The merge command requires an object and a set of references to additional objects. It produces a composite object that encapsulates the same physical data as the input object and contains the mentioned set of references.

To simplify using the generator, InfoHarness utilizes a number of macros for standard operations. For a more uniform solution to building information repositories, we have designed a high-level Information Repository Definition Language (IRDL), which supports very compact and simple specifications for building large and complex information repositories [shk95-2]. With IRDL, the generator commands are produced by the IRDL Interpreter.

3.3 Sample InfoHarness Repository

To illustrate the concepts discussed in Sections 3.1 and 3.2, we discuss how to use InfoHarness for advanced search and presentation of judicial opinions from the U.S. Supreme Court that are available as a collection of plain text files at ftp.cwru.edu (the life demo is available). Here, information related to a single court case may be distributed between multiple files.

Given the location of the original information, the desired access-time presentation of individual cases, and the desired full-text indexing technology, we have implemented a twenty-line (including declarations) IRDL program that generates the repository of the Supreme Court cases by performing the following steps:

Creates simple objects that encapsulate individual judicial opinions (one per file). The encapsulation method determines the case numbers for the opinions and stores them as attributes of the encapsulating objects.
For each object created in step one, finds other objects related to the same case, encapsulates them together with the presentation type Case, and excludes them from any further consideration. The presentation method for this type is responsible for generating the internal hyperlinks to individual opinions and the external hyperlinks to related information (the Supreme Court photo, bios of the judges, etc.), Figure 5.
Creates an indexed collection of the objects created in step 2 using the Latent Semantic Indexing technology [dum88].

Figure 4. Query Interface for the Example in Section 3.3.

Figure 5. Data Presentation for the Example in Section 3.3.

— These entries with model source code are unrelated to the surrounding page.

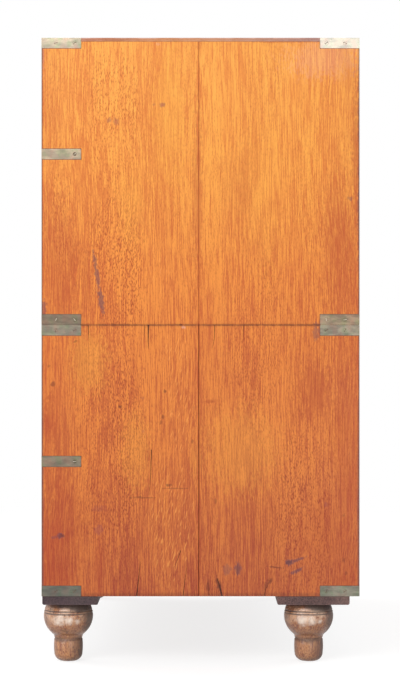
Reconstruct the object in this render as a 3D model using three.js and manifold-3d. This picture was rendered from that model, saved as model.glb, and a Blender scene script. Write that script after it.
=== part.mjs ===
// Campaign chest: two stacked sections of drawers, bound in brass, on bearers and turned feet.
// Millimetres. X runs across the width, -Y is the front and +Z is up.
// The origin is on the floor, under the middle of the chest.

import * as THREE from 'three';
import { mergeVertices } from 'three/addons/utils/BufferGeometryUtils.js';
import Module from 'manifold-3d';

const wasm = await Module();
wasm.setup();

// Overall sizes
const chestWidth = 930;
const chestDepth = 490;
const upperHeight = 442.6;
const lowerHeight = 418.4;
const bearerThickness = 13.3;
const footHeight = 91.3;

// Clearances shared by every joint
const fit = 0.3;
const overrun = 10;
const weld = 0.0001;

// Carcass boards
const boardThickness = 18;
const sideThickness = 18;
const topExtra = 1;
const topThickness = boardThickness + topExtra;
const topLap = 5.5;
const backThickness = 10;
const lapDepth = 9;
const housingDepth = 6;
const railDepth = 70;
const dustThickness = 10;
const upperRailHeight = 263.4;
const lowerRailHeight = 208.2;

// Lines where boards meet edge to edge
const sideJointShift = -2.6;
const upperSideJointWidth = 0.8;
const lowerSideJointWidth = 1.4;
const backJointWidth = 2;
const backBoardCount = 3;

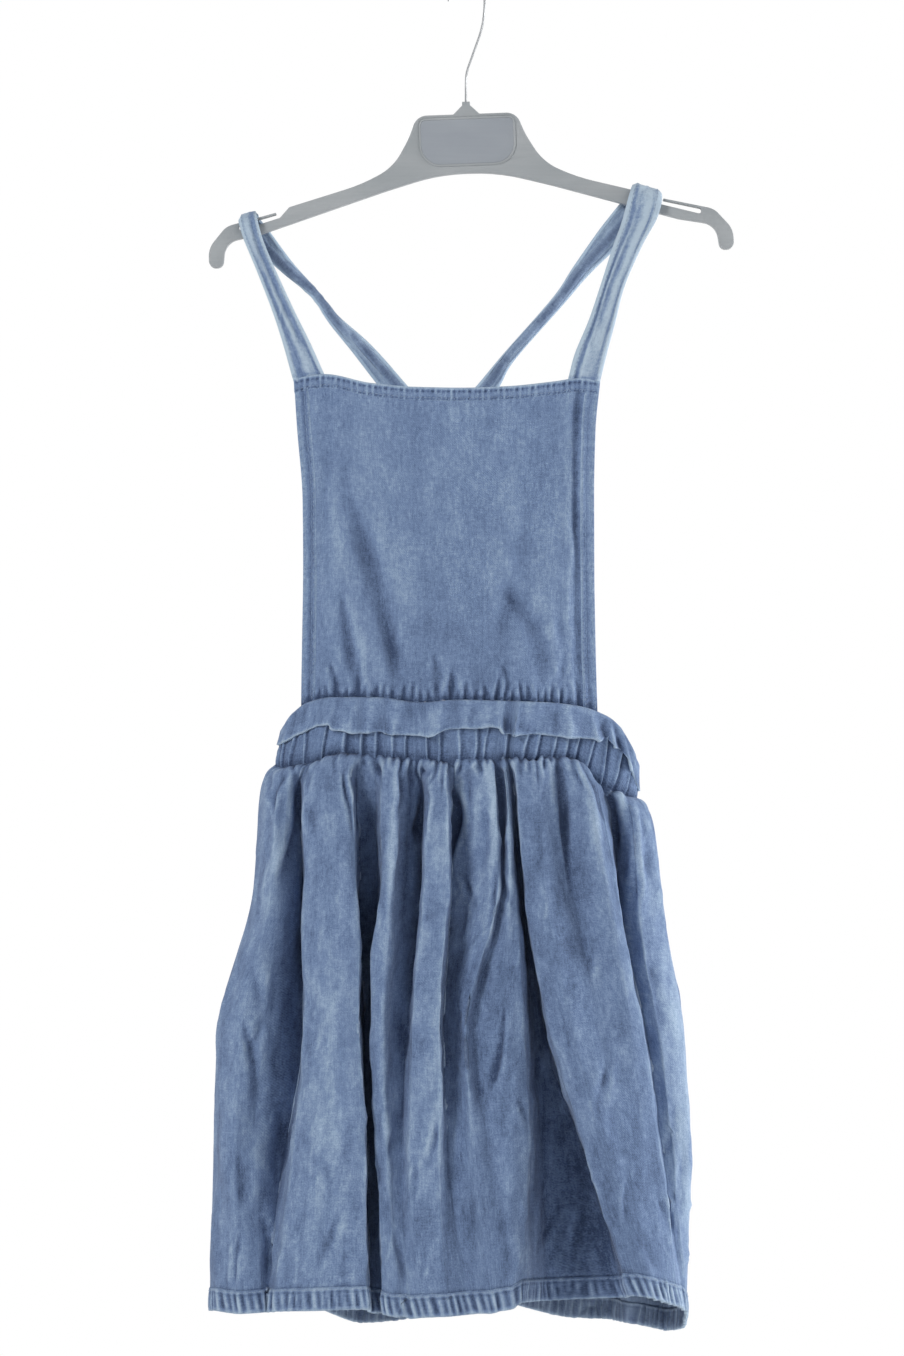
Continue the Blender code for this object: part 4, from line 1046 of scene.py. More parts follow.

In this example, each indexed object is a composite object (Section 3.1). Consequently, when presenting the results of a query (Figure 4), for each case we see not only a hyperlink for its content but also hyperlinks for the individual opinions. The internal hyperlinks for individual opinions are also available when presenting an individual case (Figure 5).

4.0 Conclusions

We have discussed using InfoHarness to provide Web access to existing heterogeneous information. We believe that the system's open and extensible architecture makes it well-positioned to take full advantage of new exciting developments in the Web technology. Even though Java [gos95] and other emerging mobile code systems provide new and exciting opportunities in presenting information on the Web, we see them as complementary to the new developments in the traditional HTML presentation and the HTTP protocol.

Advancing Web technology is likely to rapidly antiquate the existing Web structures, including images, applets, and static and dynamic HTML pages. These structures represent a tremendous investment and can not be recreated with every new step in the technological advance. Consequently, modeling methods that support advanced presentation of existing heterogeneous information have to progress as well. Similar methods should be applicable to building virtual Webs, with both navigation and presentation controlled by personalized meta-information.